In Afghanistan, the Taliban is trying many efforts to restrict women, like banning long distance road trips for women who are by themselves, requiring hijabs and chaperons to ride taxis, telling female workers to stay home, restricting secondary schools to only boys and male teachers.
Durani is most concerned with the closing of schools. “Because all of my advocacy in the past was always that women should be able to be educated because I believe in this. It’s a society that is advanced and has independence, for the society that its women are illiterate. It is like a society that has no spirit and no brain, and anybody can use and abuse that society.”
Now, Durani says she can help Afghan refugees push through the culture shock and move forward. “For example, I've seen some people from the villages or the outskirts of the cities in Afghanistan, and they have come to the city. That was a very closed society when they were, for example in those villages.
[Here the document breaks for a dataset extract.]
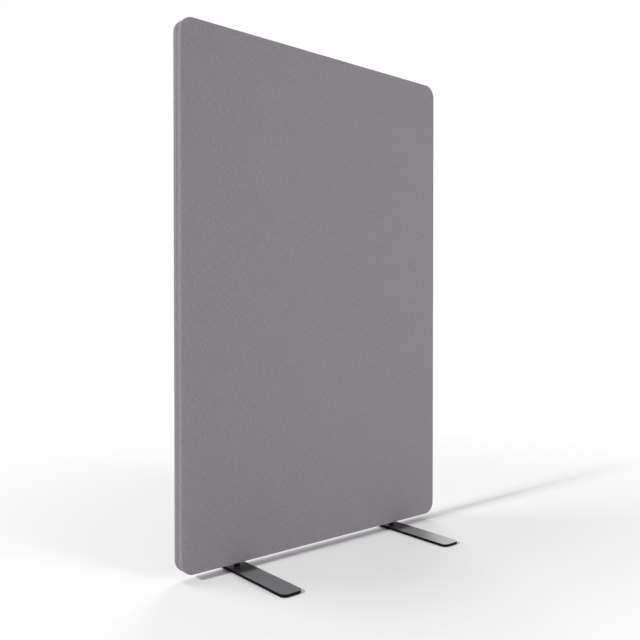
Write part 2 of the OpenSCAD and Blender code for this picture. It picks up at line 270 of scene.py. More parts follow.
class Shader:
    """One material under construction."""

    def __init__(self, name):
        self.material = bpy.data.materials.new(OWN + name)
        self.material.use_nodes = True
        self.tree = self.material.node_tree
        self.tree.nodes.clear()
        self.output = self.tree.nodes.new("ShaderNodeOutputMaterial")

    def node(self, kind, choices=None, inputs=None, output=0):
        """Adds a node: its choices are set first, then each socket's value or link."""
        made = self.tree.nodes.new(kind)
        for name, value in (choices or {}).items():
            setattr(made, name, value)
        for name, value in (inputs or {}).items():
            if isinstance(value, Value):
                self.tree.links.new(value.socket, made.inputs[name])
            else:
                made.inputs[name].default_value = value
        return Value(self, made.outputs[output])

    def place(self, scale=(1, 1, 1), turn=(0, 0, 0), uv=None):
        """The point on the piece, or on its unfolded cloth, turned and scaled."""
        if uv:
            point = self.node("ShaderNodeUVMap", {"uv_map": uv})
        else:
            point = self.node("ShaderNodeTexCoord", output=3)
        return self.node(
            "ShaderNodeMapping", None, {"Vector": point, "Scale": scale, "Rotation": turn})

    def axes(self, point):
        """The three coordinates of a point."""
        first = self.node("ShaderNodeSeparateXYZ", None, {"Vector": point})
        return [Value(self, socket) for socket in first.socket.node.outputs]

    def noise(self, point, scale, detail=2.0, rough=0.5):
        return self.node(
            "ShaderNodeTexNoise", None,
            {"Vector": point, "Scale": scale, "Detail": detail, "Roughness": rough})

    def mix(self, share, first, second):
        """A colour between two colours."""
        inputs = {0: share, 6: first, 7: second}
        for key in (6, 7):
            if not isinstance(inputs[key], Value):
                inputs[key] = (*inputs[key][:3], 1)
        return self.node("ShaderNodeMix", {"data_type": "RGBA"}, inputs, output=2)

    def bump(self, height, distance, strength=1.0):
        return self.node(
            "ShaderNodeBump", None,
            {"Height": height, "Distance": distance, "Strength": strength})

    def principled(self, **sockets):
        """A Principled shader; an underscore in a socket's name stands for a space."""
        inputs = {name.replace("_", " "): value for name, value in sockets.items()}
        for name in ("Base Color", "Sheen Tint"):
            if name in inputs and not isinstance(inputs[name], Value):
                inputs[name] = (*inputs[name][:3], 1)
        return self.node("ShaderNodeBsdfPrincipled", None, inputs)

    def surface(self, **sockets):
        """Ends in one Principled shader."""
        return self.finish(self.principled(**sockets))

    def blend(self, share, first, second):
        """Ends in a mix of two shaders."""
        return self.finish(
            self.node("ShaderNodeMixShader", None, {0: share, 1: first, 2: second}))

    def finish(self, shader):
        self.tree.links.new(shader.socket, self.output.inputs["Surface"])
        return self.material


def tinted(colour, factor):
    """A colour made lighter or darker."""
    return tuple(min(1.0, part * factor) for part in colour)


# Finishes

def cover_cloth():
    """Plain weave of mixed yarns, with slubs, fading streaks and a dry sheen."""
    shader = Shader("cover_cloth")
    colour = settings("colours").cloth
    yarn = 1.25 * MM
    flat = shader.place(uv="cloth")
    across, along, _ = shader.axes(flat)
    warp, weft = across / yarn, along / yarn
    warp_wave = abs((warp * math.pi).sine())
    weft_wave = abs((weft * math.pi).sine())
    over = (warp.floor() + weft.floor()) % 2
    warp_height = warp_wave * (0.45 + 0.55 * weft_wave)
    weft_height = weft_wave * (0.45 + 0.55 * warp_wave)
    height = over * warp_height + (1 - over) * weft_height
    warp_tone = shader.noise(shader.place((1 / yarn, 55, 1), uv="cloth"), 1, 3)
    weft_tone = shader.noise(shader.place((70, 1 / yarn, 1), uv="cloth"), 1, 3)
    tone = over * warp_tone + (1 - over) * weft_tone
    slub = shader.noise(shader.place((420, 90, 1), uv="cloth"), 1, 1).ramp(0.62, 0.75)
    cloudy = shader.noise(flat, 9, 3)
    mottled = shader.noise(flat, 130, 2)
    body = shader.mix(tone.ramp(0.3, 0.7), tinted(colour, 0.74), tinted(colour, 1.26))
    body = shader.mix(slub * 0.35, body, tinted(colour, 1.45))
    body = shader.mix(cloudy.ramp(0.35, 0.7) * 0.12, body, tinted(colour, 0.82))
    body = shader.mix(mottled.ramp(0.4, 0.65) * 0.3, body, tinted(colour, 0.85))
    # Painted shade: the low points of the weave, between the yarns, are darkened.
    shade = shader.mix(height.ramp(0.0, 0.5), tinted(colour, 0.62), body)
    return shader.surface(
        Base_Color=shade, Roughness=0.92, Specular_IOR_Level=0.2, Sheen_Weight=0.12,
        Sheen_Roughness=0.5, Sheen_Tint=(0.8, 0.76, 0.8),
        Normal=shader.bump(height + 0.3 * slub, 0.22 * MM, 0.7))


def sewing_thread():
    """Twisted thread."""
    shader = Shader("sewing_thread")
    colour = settings("colours").cloth
    twist = shader.noise(shader.place(), 2500, 1)
    body = shader.mix(twist, tinted(colour, 0.75), tinted(colour, 1.1))
    return shader.surface(Base_Color=body, Roughness=0.7, Specular_IOR_Level=0.3)


def zip_tape():
    """Closely woven tape with a fine rib across it."""
    shader = Shader("zip_tape")
    colour = settings("colours").zip
    across, along, _ = shader.axes(shader.place(uv="cloth"))
    rib_width = 0.7 * MM
    rib = abs(((across + along) * (math.pi / rib_width)).sine())
    # Painted shade: the rib's grooves are darkened in step with its bump.
    body = shader.mix(rib, tinted(colour, 0.7), tinted(colour, 1.1))
    return shader.surface(
        Base_Color=body, Roughness=0.85, Normal=shader.bump(rib, 0.1 * MM, 0.6))


def zip_coil():
    """Dyed nylon monofilament."""
    shader = Shader("zip_coil")
    colour = settings("colours").zip
    patch = shader.noise(shader.place(), 300, 2)
    body = shader.mix(patch, tinted(colour, 0.85), tinted(colour, 1.15))
    return shader.surface(
        Base_Color=body, Roughness=patch.ramp(0, 1) * 0.15 + 0.32, Specular_IOR_Level=0.5)


def zip_metal():
    """Lacquered cast zinc, worn a little brighter in places."""
    shader = Shader("zip_metal")
    colour = (0.16, 0.15, 0.16)
    grain = shader.noise(shader.place(), 900, 3)
    worn = shader.noise(shader.place(), 160, 2).ramp(0.6, 0.75)
    body = shader.mix(worn * 0.5, colour, (0.42, 0.41, 0.40))
    return shader.surface(
        Base_Color=body, Metallic=worn * 0.6 + 0.25, Roughness=grain * 0.15 + 0.28,
        Normal=shader.bump(grain, 0.05 * MM, 0.4))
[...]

And so, girls always had this picture in their mind that they can't do anything except for marry and bear children. I want to teach them that now that you're over here, you have this opportunity. So, I want to plant the seed and give them the idea that hey, now I can do something here. So let me do it.”
Durani says people can help Afghans right now in Milwaukee and around the country. "I see various groups, organizations that are supporting. They can offer their support or their help or donations to those organizations that are helping the refugees. For example, two women that have been working with me they're helping me to understand the American society and how to function in it."
She says she was very happy that she met these women. “So, it's important for individuals, like that I had the opportunity to meet, for them to meet the individuals and persons that can guide them and help them in the new society.”
Durani says it’s also important to help young Afghans get to college. She says they’ll need financial support or assistance, or help with scholarships or grants.